One’s administrative collapse. The other’s ideological intoxication.

Which is worse? I’d argue the second one, but only slightly. Because at least Britain knows it’s failing. There’s no pretense. The phrase “not fit for purpose” exists because the culture acknowledges reality. America’s inventing a new language where military decisions are acts of God and everything’s negotiable except when it’s really not.

The redistricting wars in Florida and Georgia’s runoff aren’t going “quite according to partisan plan” either, according to the headlines. Meaning both sides thought they had the map locked. They don’t. That’s actually a small democracy win buried in the chaos—gerrymandering’s harder than it looks. But it also means nobody’s consolidating power, so everything stays fragile.

My read: We’re watching two different types of systemic failure play out in real time. The UK’s is transparent and depressing. The US’s is opaque and dangerous because it doesn’t acknowledge itself as failure. And the UK’s watching and learning absolutely nothing because it’s too busy with its own fires.

The NHS strike will end. Kanye will fade. MPs will probably still get threatened. All predictable. All manageable if anyone actually tried.

But when a president ties foreign policy to theology and creates deadlines he’s already shown he’ll break, you’re not managing failure anymore. You’re just waiting to see what breaks first—credibility or actual military hardware.

What I’m Watching

  • NHS post-strike settlement (next 10 days): If Starmer’s government concedes major pay raises, it signals they’ve lost control of public sector spending. If they don’t, the strikes continue and “not fit for purpose” becomes the official description of his entire tenure.
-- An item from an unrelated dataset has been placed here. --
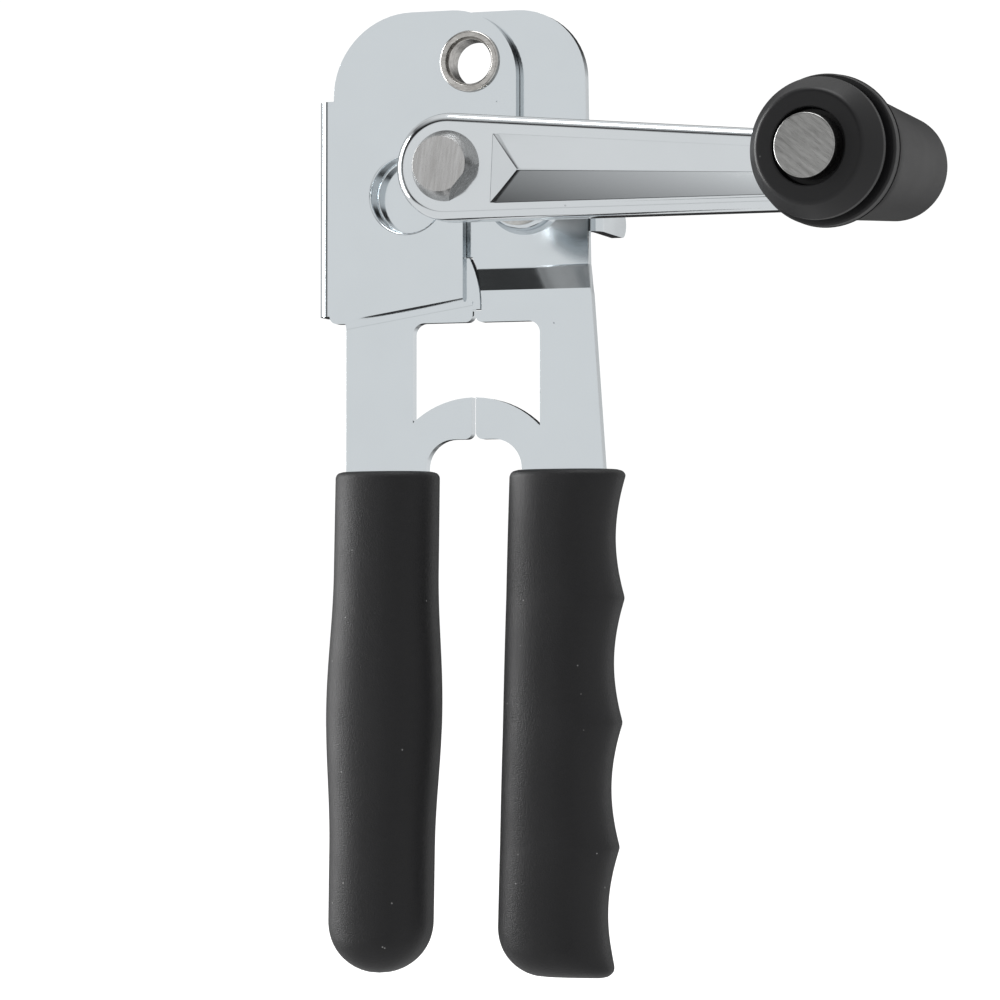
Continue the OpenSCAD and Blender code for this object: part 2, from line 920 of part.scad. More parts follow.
// Solid through a list of rings that run downwards
module loft(rings) {
    n = grip_sides;
    last = (len(rings) - 1) * n;
    polyhedron(
        points = [for (ring = rings) each ring],
        faces = [
            [for (i = [n - 1:-1:0]) i],
            for (k = [0:n:last - n], i = [0:n - 1])
                let (j = (i + 1) % n)
                    each [[k + i, k + j, k + n + j], [k + i, k + n + j, k + n + i]],
            [for (i = [0:n - 1]) last + i]
        ]
    );
}

// Half of a grip's thickness at part t of its length
function grip_half(t) = 8.2 + 0.7 * sin(180 * t);

// Left grip's sides: a shallow belly at mid length
function left_belly(t) =
    belly * pow(sin(180 * min(1, max(0, (t - 0.2) / 0.55))), 2);
function left_x0(t) = mid_x - 30.8 - 1.7 * t - left_belly(t);
function left_x1(t) = mid_x - 8.5 - 1.5 * t + left_belly(t);

// Right grip's sides: the outer one has four finger grooves
function groove(t) =
    let (g = (t - groove_t0) / groove_step)
        groove_d * pow(abs(sin(180 * g)), 0.8) * (g < 0 || g > 4 ? 0 : 1);
function right_x0(t) = mid_x + 8 - 2.8 * t;
function right_x1(t) = mid_x + 32.7 - 1.2 * t - 1.1 * t * t - groove(t);

// The sides drawn in towards the middle by a rounded top and a rounded end
function drawn_in(r, u) = r - sqrt(max(0, r * r - (r - u) * (r - u)));
function end_inset(t, r_top, r_end) =
    let (top = t * grip_len, end = (1 - t) * grip_len)
        top < r_top ? drawn_in(r_top, top)
        : end < r_end ? drawn_in(r_end, end) : 0;

module left_grip() {
    r_end = 12;
    ts = [0, 0.004, 0.013, 0.08, 0.16, 0.24, 0.32, 0.4, 0.48, 0.56, 0.64, 0.72,
          0.8, 0.887, 0.92, 0.945, 0.965, 0.981, 0.992, 0.9985];
    color([0.13, 0.13, 0.14])
        difference() {
            loft([
                for (t = ts)
                    let (e = end_inset(t, 1.4, r_end),
                         y = min(e, grip_half(t) - 2) * 0.75)
                        grip_ring(left_x0(t) + e, left_x1(t) - e,
                                  grip_half(t) - y, grip_top_z - t * grip_len)
            ]);
            slab(-sheet_t / 2, sheet_t / 2)
                left_lower();
        }
}

module right_grip() {
    r_end = 7;
    r_inner = 10.5;
    r_outer = 2.6;
    ts = [0, 0.004, for (k = [0:22]) groove_t0 + groove_step * k / 6,
          0.93, 0.95, 0.965, 0.978, 0.988, 0.995, 0.999];
    color([0.13, 0.13, 0.14])
        difference() {
            loft([
                for (t = ts)
                    let (e = end_inset(t, 1.4, r_end))
                        grip_ring(right_x0(t) + end_inset(t, 1.4, r_inner),
                                  right_x1(t) - end_inset(t, 1.4, r_outer),
                                  grip_half(t) - e * 0.9,
                                  grip_top_z - t * grip_len)
            ]);
            slab(-sheet_t / 2, sheet_t / 2)
                right_lower();
        }
}

// ---- the part ------------------------------------------------------------

left_frame();
left_grip();
pivot_eyelet();
pivot_washer();
cutter_stud();
cutter_screw();
cutter_spring_washer();
cutter_gear();
cutter_wheel();
right_frame();
right_grip();
shaft_bushing();
drive_shaft();
thrust_washer();
gear_spacer();
drive_gear();
feed_wheel();
lock_washer();
feed_nut();
crank_arm();
knob_axle();
knob_washer();
knob_body();
knob_cap();
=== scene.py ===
import json
import math
import bmesh
import bpy
import numpy as np
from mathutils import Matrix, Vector


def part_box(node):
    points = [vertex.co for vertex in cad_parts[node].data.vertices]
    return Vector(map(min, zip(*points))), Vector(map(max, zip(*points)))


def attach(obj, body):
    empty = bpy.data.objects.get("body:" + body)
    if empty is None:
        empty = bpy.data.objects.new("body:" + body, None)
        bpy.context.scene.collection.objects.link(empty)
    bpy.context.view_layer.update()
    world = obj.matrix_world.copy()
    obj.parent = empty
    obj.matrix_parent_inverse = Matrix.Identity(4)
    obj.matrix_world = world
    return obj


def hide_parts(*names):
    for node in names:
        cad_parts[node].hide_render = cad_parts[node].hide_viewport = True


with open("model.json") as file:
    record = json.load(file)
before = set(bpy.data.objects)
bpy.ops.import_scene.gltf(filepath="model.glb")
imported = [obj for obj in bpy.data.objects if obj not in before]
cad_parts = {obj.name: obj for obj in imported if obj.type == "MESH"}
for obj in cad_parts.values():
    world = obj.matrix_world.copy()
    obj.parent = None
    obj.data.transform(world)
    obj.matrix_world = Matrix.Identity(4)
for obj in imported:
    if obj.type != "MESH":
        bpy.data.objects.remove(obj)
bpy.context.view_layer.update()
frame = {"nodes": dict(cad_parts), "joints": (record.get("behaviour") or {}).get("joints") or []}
nodes = frame["nodes"]
joints = {joint["name"]: joint for joint in frame["joints"]}
MM = 0.001


# ---- Studio --------------------------------------------------------------
# A plain white room: the tool hangs over a pale floor, a soft key light stands
# to its left, and the chrome mirrors a white panel with the dark room round it.

SIGHT_AZIMUTH = math.radians(18.169)
SIGHT_RISE = math.radians(1.984)
SIGHT_RANGE = 901.4 * MM
AIM_RIGHT, AIM_UP = 5.547 * MM, -92.43 * MM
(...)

  • Trump’s Iran deadline Tuesday at 8 p.m.: Will he enforce it, delay it, or redefine it? The answer tells us whether these ultimatums are actual policy or just rhetoric with consequences. Watch whether any strike or escalation happens—and whether he frames it as inevitable or preventable.

  • Threats against MPs reaching 1,100+ by end of Q1: This isn’t background noise. It’s a threshold. If threats keep doubling every five years, Parliament becomes a building people fear attending. That’s not democracy anymore. That’s theater with security guards.

  • Florida/Georgia redistricting outcomes (deadlines next two weeks): Both parties thought they had advantages. Neither does. This is where we see if anyone can actually execute their plans or if governance’s just become permanent improvisation across the board.